“I’m not really sure we have really dreamed for a long time,” said John Ortberg, an author and pastor of Menlo Park Church in California, encouraging evangelicals to consider joining the ECO. “I think God is calling us to dream.”
On Aug. 23-24, the Fellowship and the ECO will hold a joint national gathering, at a location yet to be announced. It will be partly a time for mutual support and worship, partly a formal business meeting.
There, the Fellowship and ECO will name separate boards of directors and plan next steps. There is a distinction between the ECO (a new, separate denomination) and the Fellowship (an alliance to which congregations and individuals can belong whether they remain in the PC(USA) or move to the ECO).
Some pieces of the new denomination’s structure already are falling into place. At the Orlando meeting, the Fellowship’s board of directors approved revised theology and polity documents that form the ECO’s constitution. The new denomination will offer its own retirement and health insurance plans.
The Fellowship will have a budget of $500,000 in 2012 and a staff of two full-time and two part-time employees. Each congregation joining the ECO will be required to pay 1 percent of its salary annually in per capita. Joining the Fellowship will cost $250 a year for congregations and $125 for individuals.
Even with that infrastructure in place, most evangelicals don’t seem ready to leave the PC(USA) — at least not yet. Some aren’t ready to make the switch so quickly, and some don’t want to go at all (although that could change if the PC(USA) decides to allow its ministers to perform same-gender marriages, an issue that’s slated to come up before the 2012 General Assembly). A relatively small group is pursuing the idea of achieving union status with both the ECO and the PC(USA).
In a straw poll taken of those registered for the conference, nearly 60 percent of the 2,100 attending said they were coming mostly to discern what to do next, said John Crosby, pastor of Christ Presbyterian Church in Edina, Minn., and one of the Fellowship’s leaders.
About 20 percent said they intend to leave the PC(USA) to join the Evangelical Covenant Order, Crosby said in an interview, and about 7 percent want some kind of union relationship with both the PC(USA) and the new denomination. And about 15 percent want to join the Fellowship while remaining in the PC(USA), Crosby said.
Evangelical congregations may have several reasons for staying in the PC(USA), said Jim Singleton, a Colorado pastor and the Fellowship’s president. Some may feel it’s too costly to go to the ECO; some may not want to risk rupturing a divided congregation; some feel they already do effective ministry and have solid relationships within PC(USA).

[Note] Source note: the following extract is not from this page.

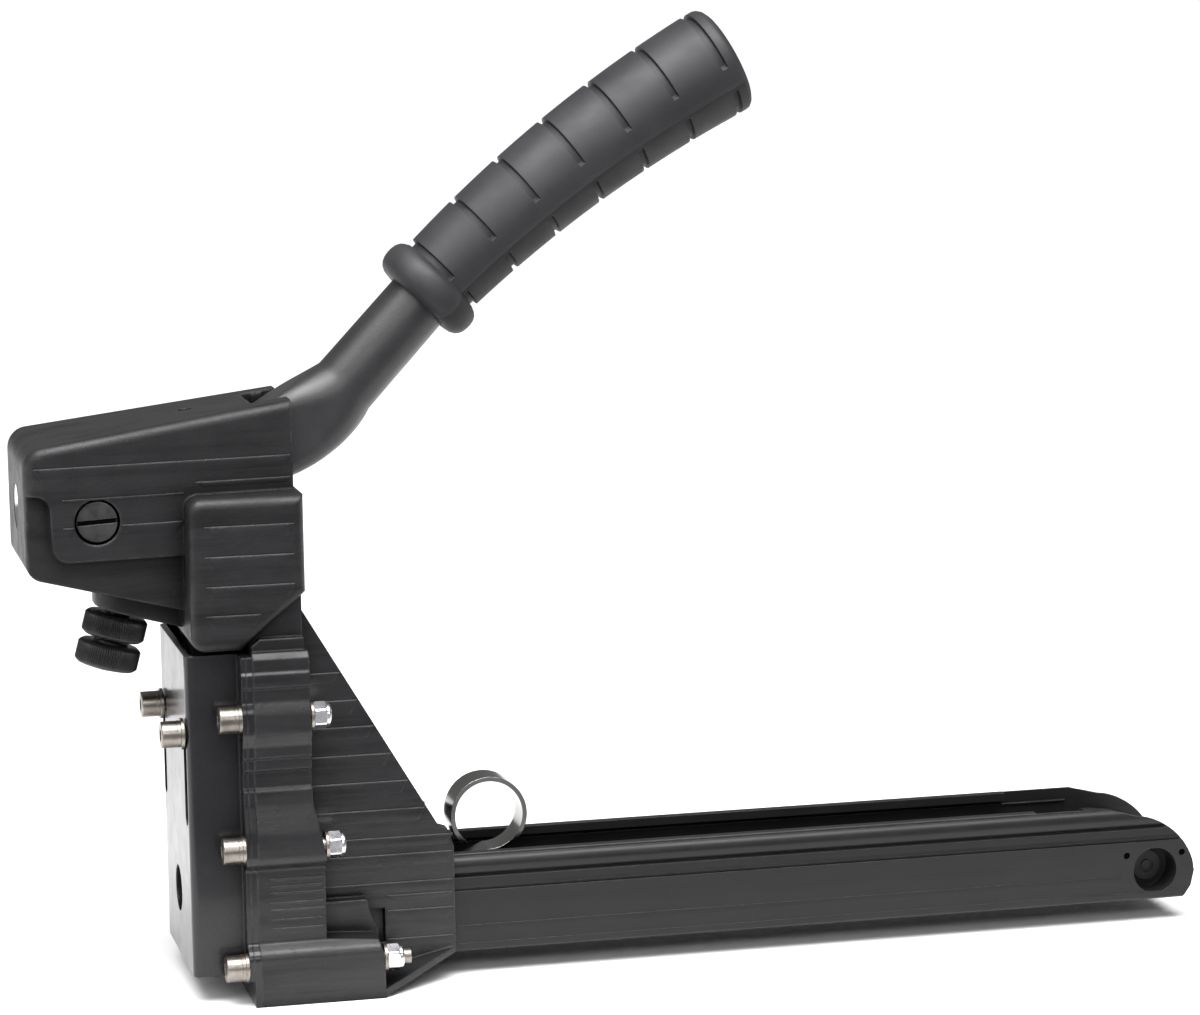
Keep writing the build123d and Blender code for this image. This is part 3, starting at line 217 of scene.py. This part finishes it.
BLACK_PAINT = ((0.0045, 0.0045, 0.005), (0.0175, 0.0175, 0.019))
ALONG_X = (14.0, 60.0, 190.0)
# The cast, head and cover finishes have painted shade darkening their crevices and recesses.
LOOK = {
    "cast_black": surface(
        "cast_black_paint", *BLACK_PAINT, (0.30, 0.46), specular=0.46, grain=1500.0, grain_strength=0.42,
        worn=(0.085, 0.085, 0.09), wear=0.7, edge=0.0009, pits=0.3, streaks=ALONG_X, painted_crevice_shade=0.007),
    "head_housing": surface(
        "head_paint", *BLACK_PAINT, (0.36, 0.54), specular=0.42, grain=1500.0, grain_strength=0.40,
        worn=(0.095, 0.095, 0.10), wear=0.85, edge=0.0013, pits=0.35, streaks=ALONG_X, painted_crevice_shade=0.009),
    "handle_arm": surface(
        "arm_paint", (0.014, 0.014, 0.015), (0.026, 0.026, 0.028), (0.30, 0.42), specular=0.6, grain=1500.0,
        grain_strength=0.40, worn=(0.085, 0.085, 0.09), wear=0.5, edge=0.004, pits=0.2),
    "cover_black": surface(
        "cover_enamel", (0.007, 0.007, 0.008), (0.013, 0.013, 0.014), (0.20, 0.28), specular=0.34, coat=0.15,
        grain=420.0, grain_strength=0.05, worn=(0.10, 0.10, 0.10), wear=0.45, edge=0.0009, painted_crevice_shade=0.012),
    "plate_black": surface(
        "satin_black_steel", (0.008, 0.008, 0.009), (0.018, 0.018, 0.020), (0.26, 0.40), specular=0.42,
        grain=1100.0, grain_strength=0.12, worn=(0.12, 0.12, 0.12), wear=0.6),
    "steel_dark": surface(
        "nickelled_screw_steel", (0.15, 0.135, 0.12), (0.34, 0.31, 0.275), (0.26, 0.40), metallic=1.0,
        patch=160.0, grain=1600.0, grain_strength=0.12, worn=(0.62, 0.58, 0.53), wear=0.8, edge=0.0003,
        brush=(40.0, 1700.0, 1700.0), brush_strength=0.6),
    "zinc": surface(
        "bright_zinc", (0.50, 0.50, 0.52), (0.82, 0.82, 0.84), (0.16, 0.30), metallic=1.0, patch=180.0,
        grain=1400.0, grain_strength=0.10, worn=(0.95, 0.95, 0.95), wear=0.7, edge=0.0003),
    "bright": surface(
        "polished_bush", (0.75, 0.75, 0.75), (0.92, 0.92, 0.92), (0.12, 0.22), metallic=1.0,
        grain_strength=0.05, worn=(1.0, 1.0, 1.0), wear=0.5, edge=0.0003),
    "magazine_black": surface(
        "black_anodised_extrusion", (0.0065, 0.0063, 0.0063), (0.0135, 0.013, 0.013), (0.32, 0.42),
        specular=0.30, grain=1300.0, grain_strength=0.14, worn=(0.10, 0.10, 0.105), wear=0.6, edge=0.0004,
        brush=(6.0, 900.0, 900.0), brush_strength=0.26, streaks=(5.0, 200.0, 260.0)),
    "rubber_black": surface(
        "moulded_rubber", (0.017, 0.017, 0.019), (0.029, 0.029, 0.032), (0.46, 0.62), specular=0.42,
        grain=1900.0, grain_strength=0.32, worn=(0.060, 0.060, 0.062), wear=0.4, edge=0.0004),
    # A darker, rougher, less shiny copy of the rubber for the grip's underside: painted shade.
    "rubber_shaded_underside": surface(
        "moulded_rubber_painted_shade", (0.015, 0.015, 0.016), (0.026, 0.026, 0.028), (0.52, 0.68), specular=0.28,
        grain=1500.0, grain_strength=0.5, worn=(0.045, 0.045, 0.047), wear=0.4, edge=0.0004),
    "tail_plastic": surface(
        "moulded_black_plastic", (0.006, 0.006, 0.007), (0.014, 0.014, 0.015), (0.40, 0.55), specular=0.28,
        grain=1100.0, grain_strength=0.45, worn=(0.06, 0.06, 0.06), wear=0.4, edge=0.0004),
    "spring_steel": surface(
        "blued_spring_steel", (0.025, 0.026, 0.030), (0.060, 0.062, 0.070), (0.20, 0.32), metallic=0.85,
        grain_strength=0.06, worn=(0.35, 0.35, 0.36), wear=0.7, edge=0.0003,
        brush=(500.0, 8.0, 500.0), brush_strength=0.10),
    "bronze": surface(
        "oiled_bronze", (0.36, 0.24, 0.12), (0.55, 0.40, 0.22), (0.28, 0.42), metallic=1.0,
        grain=1200.0, grain_strength=0.15, worn=(0.75, 0.60, 0.38), wear=0.5, edge=0.0003),
    # A near-black matte: painted shadow in the pivot pin slots, and the tail pins' colour.
    "near_black": surface(
        "near_black_matte", (0.0015, 0.0015, 0.0015), (0.003, 0.003, 0.003), (0.85, 0.95), specular=0.03),
    "pusher_ring": surface(
        "polished_spring_strip", (0.20, 0.195, 0.19), (0.34, 0.33, 0.315), (0.10, 0.18), metallic=1.0,
        grain=700.0, grain_strength=0.04, worn=(0.55, 0.54, 0.53), wear=0.6, edge=0.0003),
    "pivot_pin": surface(
        "pin_face", (0.012, 0.012, 0.012), (0.036, 0.036, 0.036), (0.38, 0.60), specular=0.42, patch=220.0,
        grain_strength=0.5, worn=(0.10, 0.10, 0.10), wear=0.5, edge=0.0004),
    "drum_coil": wound("wound_feed_spring", (0.02, 0.02, 0.022), (0.30, 0.30, 0.32), 329.3, 17.5, 0.00025),
}
LOOK["pivot_ring"] = LOOK["pivot_pin"]
LOOK["guide_plate"] = LOOK["cover_black"]
# The tail pins get the same near-black matte all over.
LOOK["tail_pins"] = LOOK["near_black"]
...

Some evangelicals staying in the PC(USA) also will join the Fellowship as a way of differentiating themselves — to align with other evangelicals in networks of mutual accountability, and to stand in opposition to the PC(USA)’s controversial decision last year to allow the ordination of sexually active gays and lesbians.
The Fellowship has begun raising money, ending the Orlando gathering with a covenanting service at which it passed out pledge cards and asked people to sign a covenant of support with the Fellowship umbrella group, not specifically with the ECO.
When asked why evangelicals should choose the ECO rather than go to the Evangelical Presbyterian Church, Singleton said there’s one clear distinction: The EPC has an “ambivalent” position on the ordination of women, while the ECO celebrates the gifts of women in ministry.